▶ [STATED EXERCISE] Set down the material below in full, matching it exactly.

══ DATA PROVIDED

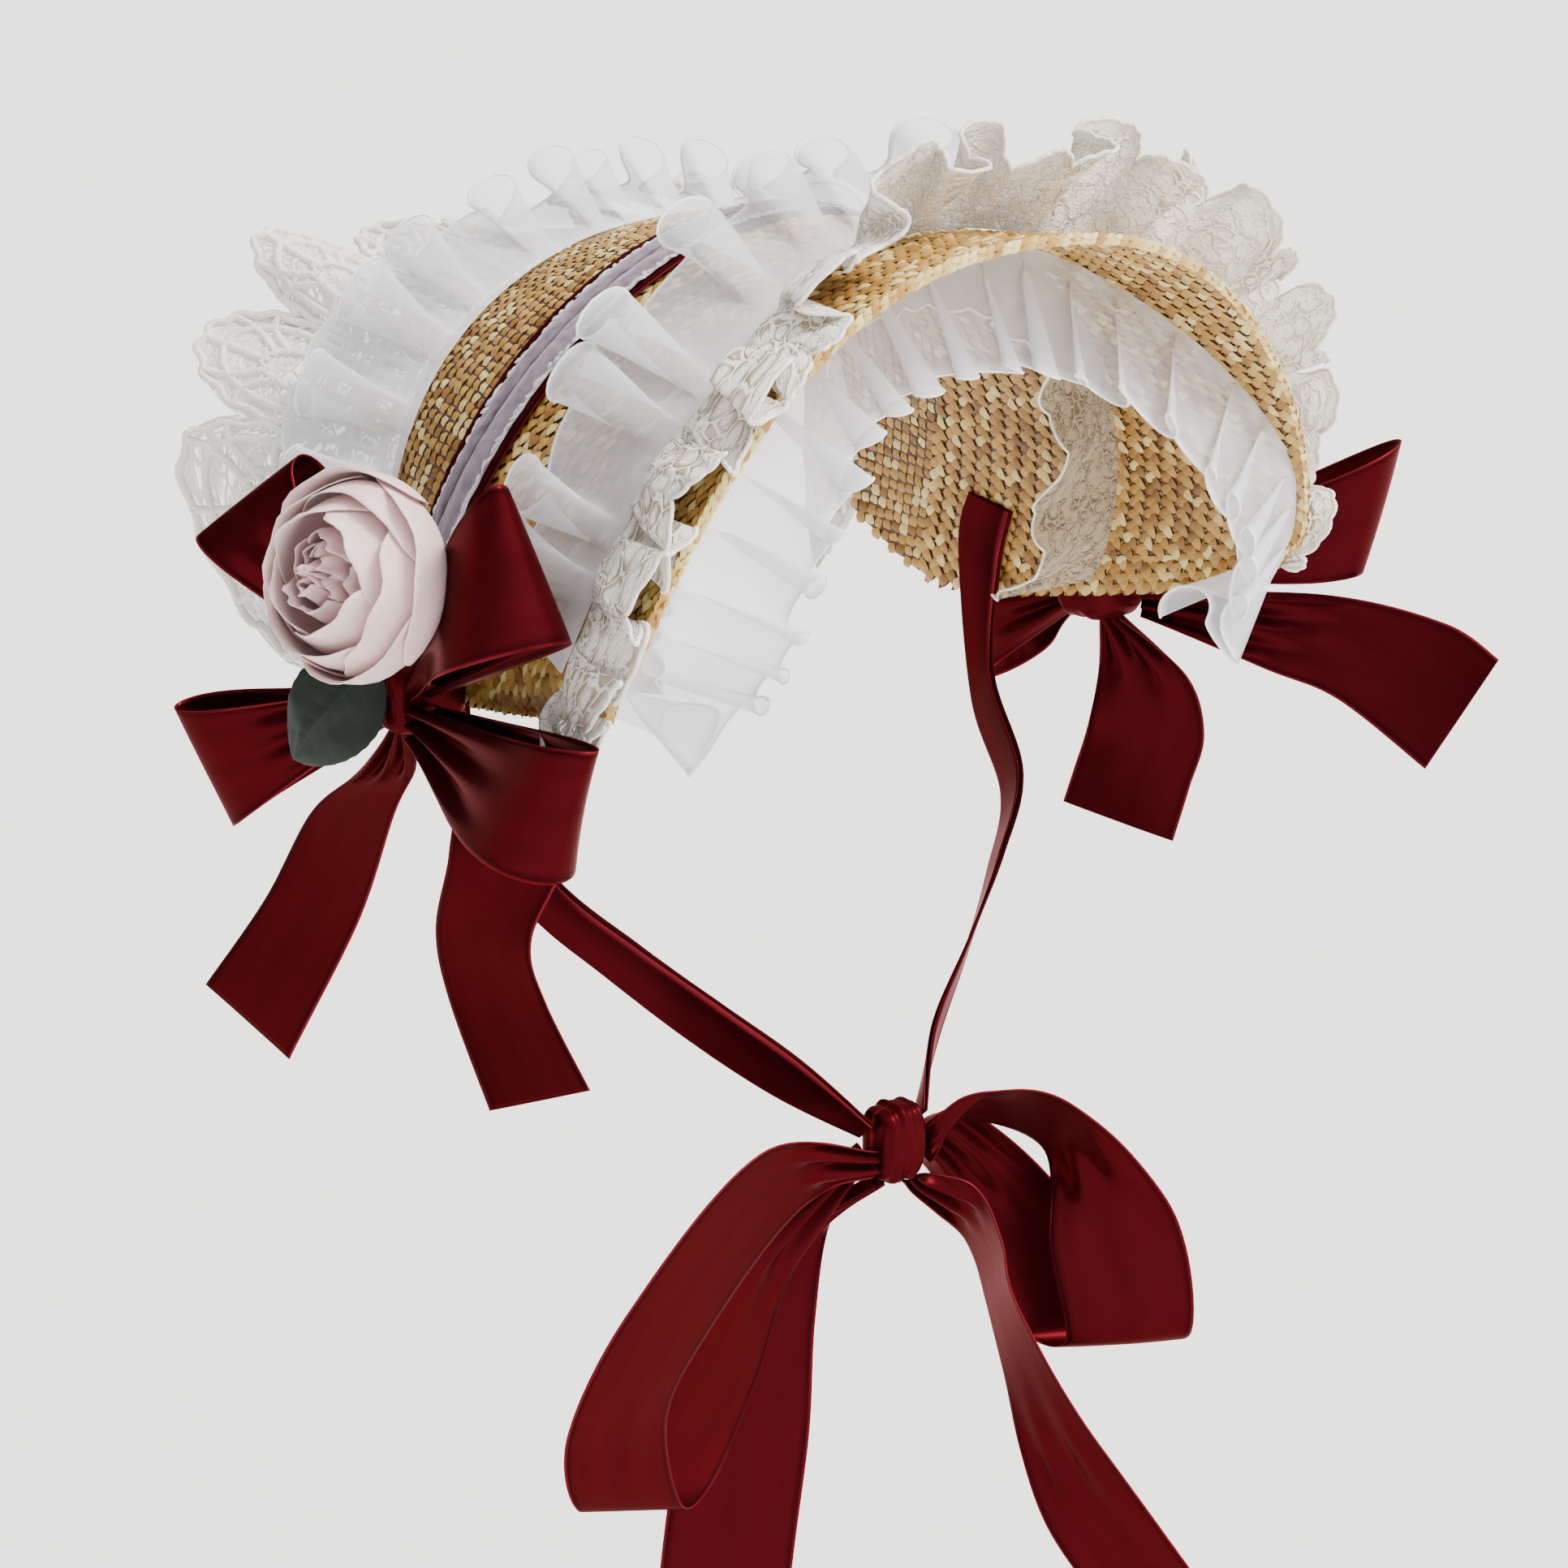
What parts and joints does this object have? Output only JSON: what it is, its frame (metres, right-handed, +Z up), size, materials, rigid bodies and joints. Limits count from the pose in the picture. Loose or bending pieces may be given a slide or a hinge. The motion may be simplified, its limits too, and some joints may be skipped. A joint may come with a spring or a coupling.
{
  "type": "straw bonnet",
  "caption": "Straw bonnet worn from ear to ear, with organza and lace frills, satin bows, a cloth rose and a ribbon tied under the chin.",
  "frame": {"origin": "where the inside of the crown rests on the top of the head, at the ribbon band", "axes": "the wearer faces -Y, +X is the wearer's left, +Z is up"},
  "size_m": [0.4552, 0.2912, 0.5781],
  "materials": {
    "straw": "golden plaited straw",
    "satin": "maroon satin ribbon",
    "gimp": "crinkled lavender grey trim",
    "organza": "sheer white organza",
    "cotton_lace": "matt cream cotton lace",
    "petal": "matt pale pink petal cloth",
    "leaf": "dark green leaf cloth"
  },
  "bodies": {
    "root": {"back_lace": "cotton_lace", "back_organza": "organza", "band_ribbon": "satin", "band_trim": "gimp", "bow_left_knot": "satin", "bow_left_loop_back_low": "satin", "bow_left_loop_back_up": "satin", "bow_left_loop_front_up": "satin", "bow_left_tail_down": "satin", "bow_left_tail_front": "satin", "bow_right_knot": "satin", "bow_right_loop_back_low": "satin", "bow_right_loop_back_up": "satin", "bow_right_loop_front_low": "satin", "bow_right_loop_front_up": "satin", "bow_right_tail_back": "satin", "bow_right_tail_front": "satin", "brim": "straw", "brim_lace": "cotton_lace", "brim_organza": "organza", "chin_knot": "satin", "chin_loop_left": "satin", "chin_loop_right": "satin", "chin_strap_left": "satin", "chin_strap_right": "satin", "chin_tail_left": "satin", "chin_tail_right": "satin", "crown": "straw", "inner_lace": "cotton_lace", "inner_ruffle": "organza", "leaf": "leaf", "rose": "petal"}
  },
  "joints": []
}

════

▶ [TASK RESPONSE]
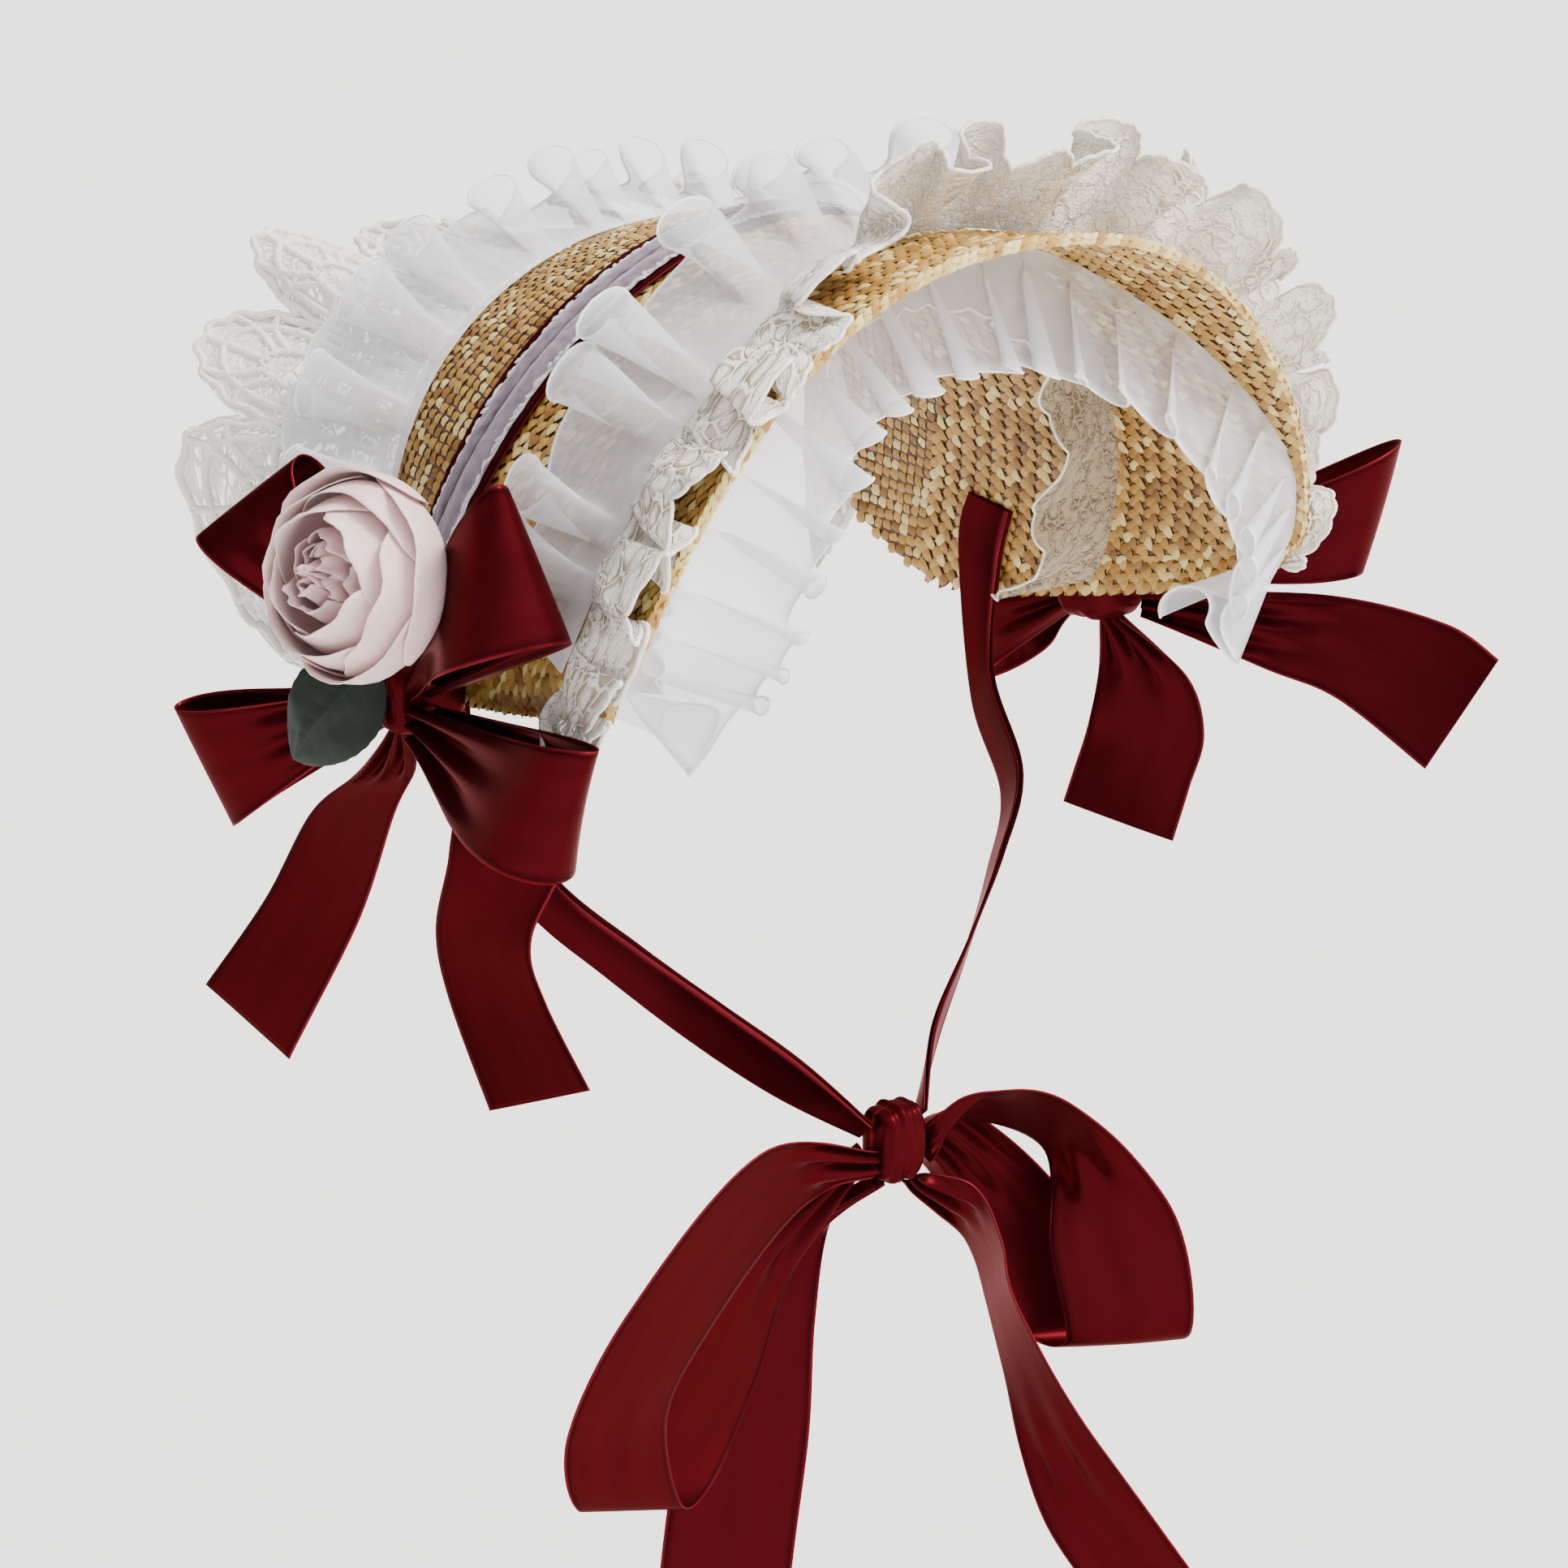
What parts and joints does this object have? Output only JSON: what it is, its frame (metres, right-handed, +Z up), size, materials, rigid bodies and joints. Limits count from the pose in the picture. Loose or bending pieces may be given a slide or a hinge. The motion may be simplified, its limits too, and some joints may be skipped. A joint may come with a spring or a coupling.
{
  "type": "straw bonnet",
  "caption": "Straw bonnet worn from ear to ear, with organza and lace frills, satin bows, a cloth rose and a ribbon tied under the chin.",
  "frame": {"origin": "where the inside of the crown rests on the top of the head, at the ribbon band", "axes": "the wearer faces -Y, +X is the wearer's left, +Z is up"},
  "size_m": [0.4552, 0.2912, 0.5781],
  "materials": {
    "straw": "golden plaited straw",
    "satin": "maroon satin ribbon",
    "gimp": "crinkled lavender grey trim",
    "organza": "sheer white organza",
    "cotton_lace": "matt cream cotton lace",
    "petal": "matt pale pink petal cloth",
    "leaf": "dark green leaf cloth"
  },
  "bodies": {
    "root": {"back_lace": "cotton_lace", "back_organza": "organza", "band_ribbon": "satin", "band_trim": "gimp", "bow_left_knot": "satin", "bow_left_loop_back_low": "satin", "bow_left_loop_back_up": "satin", "bow_left_loop_front_up": "satin", "bow_left_tail_down": "satin", "bow_left_tail_front": "satin", "bow_right_knot": "satin", "bow_right_loop_back_low": "satin", "bow_right_loop_back_up": "satin", "bow_right_loop_front_low": "satin", "bow_right_loop_front_up": "satin", "bow_right_tail_back": "satin", "bow_right_tail_front": "satin", "brim": "straw", "brim_lace": "cotton_lace", "brim_organza": "organza", "chin_knot": "satin", "chin_loop_left": "satin", "chin_loop_right": "satin", "chin_strap_left": "satin", "chin_strap_right": "satin", "chin_tail_left": "satin", "chin_tail_right": "satin", "crown": "straw", "inner_lace": "cotton_lace", "inner_ruffle": "organza", "leaf": "leaf", "rose": "petal"}
  },
  "joints": []
}